## TASK DESCRIPTION
Quote the material below exactly as written, from the first line to the line that holds "FLOOR_RISE = 0.0110", endpoints included.

'''

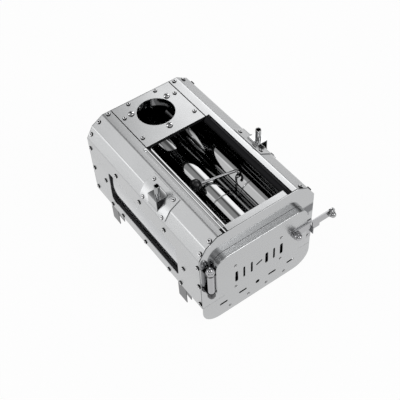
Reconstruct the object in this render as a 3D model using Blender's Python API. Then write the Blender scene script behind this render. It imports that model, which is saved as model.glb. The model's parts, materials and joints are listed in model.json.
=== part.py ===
"""Camping heating stove, in metres, +Z up, door towards -Y.

Every shape is written in the body frame: x = 0 on the stove's centre line, y = 0 half way along the
body and z = 0 at the lower edge of the side sheets. The empty called stove then puts the whole thing
on the ground with the middle of its bounding box at x = y = 0.
"""

import math

import bmesh
import bpy
from mathutils import Matrix, Vector

# Sheet and clearances
SHEET = 0.0012
GAP = 0.0003
RUNNING = 0.0003
SEAM = 0.0012
BITE = SHEET / 2
CUTTER_REACH = 0.0100

# Body section: the half section's corners, from the top flat to the side
HALF_WIDTH = 0.1100
TOP_Z = 0.1607
TOP_FLAT_X = 0.0752
SHOULDER_X = 0.0968
SHOULDER_Z = 0.1480
SIDE_TOP_Z = 0.1269
HALF_LENGTH = 0.1636
GROUND_Z = -0.0490
FLANGE_DEPTH = 0.0110
FLANGE_LOW_Z = 0.0140
FLOOR_RISE = 0.0110

# Top: flue plate, cooking opening and its rails
FLUE_PLATE_FRONT_Y = 0.0530
FLUE_PLATE_X = 0.0583
FLUE_LIP_X = 0.0510
FLUE_LIP_DROP = 0.0052
FLUE_Y = 0.1133
FLUE_RADIUS = 0.0327
FLUE_SCREW_CIRCLE = 0.0412
FLUE_SCREW_BORE = 0.0025
FLUE_SCREW_SHANK = 0.0020
FLUE_SCREW_LENGTH = 0.0100
FLUE_SCREW_HEAD = 0.0054
FLUE_SCREW_RISE = 0.0032
FLUE_SCREW_CURVE = ((1, 0), (1, 0.35), (0.82, 0.78), (0.45, 1), (0, 1))
CROSS_LENGTH = 0.0060
CROSS_WIDTH = 0.0014
CROSS_DEPTH = 0.0016
COLLAR_X = 0.0730
COLLAR_DROP = 0.0140
COLLAR_SET_BACK = 0.0060
NECK_CLEARANCE = 0.0004
FLUE_SCREW_ANGLES = {"front": -90, "right": 30, "left": 150}
OPENING_X = 0.0515
OPENING_FRONT_Y = -0.1507
FRONT_STRIP_X = 0.0560
FLANGE_EDGE_X = 0.0655
RAIL_LIP_X = (0.0612, 0.0592)
RAIL_SLOPE_X = 0.0540
RAIL_FLANGE_X = 0.0735
RAIL_DROP = 0.0034
RAIL_STOP = 0.0062

# Side windows
WINDOW_REAR_Y = 0.1050
WINDOW_FRONT_Y = -0.0980
WINDOW_LOW_Z = 0.0210
WINDOW_HIGH_Z = 0.0920
WINDOW_CORNER = 0.0080
GASKET_DEPTH = 0.0052
PANE_MARGIN_Y = 0.0060
PANE_MARGIN_Z = 0.0045
PANE_THICK = 0.0025
PANE_CROWN = 0.0036
FRAME_BORDER_Y = 0.0150
FRAME_TOP_Z = 0.1140
FRAME_OVERLAP = 0.0060
HIDDEN_CORNER = 0.0040
PANE_CLEARANCE = 0.0012
HAIR = 0.00001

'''

## SOLVED EXERCISE
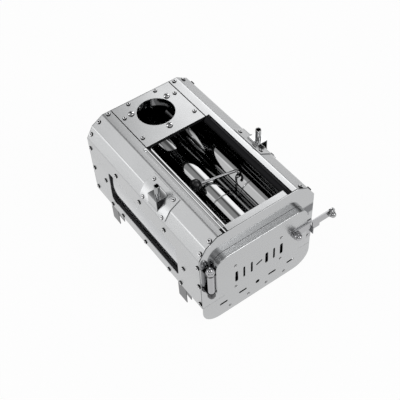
Reconstruct the object in this render as a 3D model using Blender's Python API. Then write the Blender scene script behind this render. It imports that model, which is saved as model.glb. The model's parts, materials and joints are listed in model.json.
=== part.py ===
"""Camping heating stove, in metres, +Z up, door towards -Y.

Every shape is written in the body frame: x = 0 on the stove's centre line, y = 0 half way along the
body and z = 0 at the lower edge of the side sheets. The empty called stove then puts the whole thing
on the ground with the middle of its bounding box at x = y = 0.
"""

import math

import bmesh
import bpy
from mathutils import Matrix, Vector

# Sheet and clearances
SHEET = 0.0012
GAP = 0.0003
RUNNING = 0.0003
SEAM = 0.0012
BITE = SHEET / 2
CUTTER_REACH = 0.0100

# Body section: the half section's corners, from the top flat to the side
HALF_WIDTH = 0.1100
TOP_Z = 0.1607
TOP_FLAT_X = 0.0752
SHOULDER_X = 0.0968
SHOULDER_Z = 0.1480
SIDE_TOP_Z = 0.1269
HALF_LENGTH = 0.1636
GROUND_Z = -0.0490
FLANGE_DEPTH = 0.0110
FLANGE_LOW_Z = 0.0140
FLOOR_RISE = 0.0110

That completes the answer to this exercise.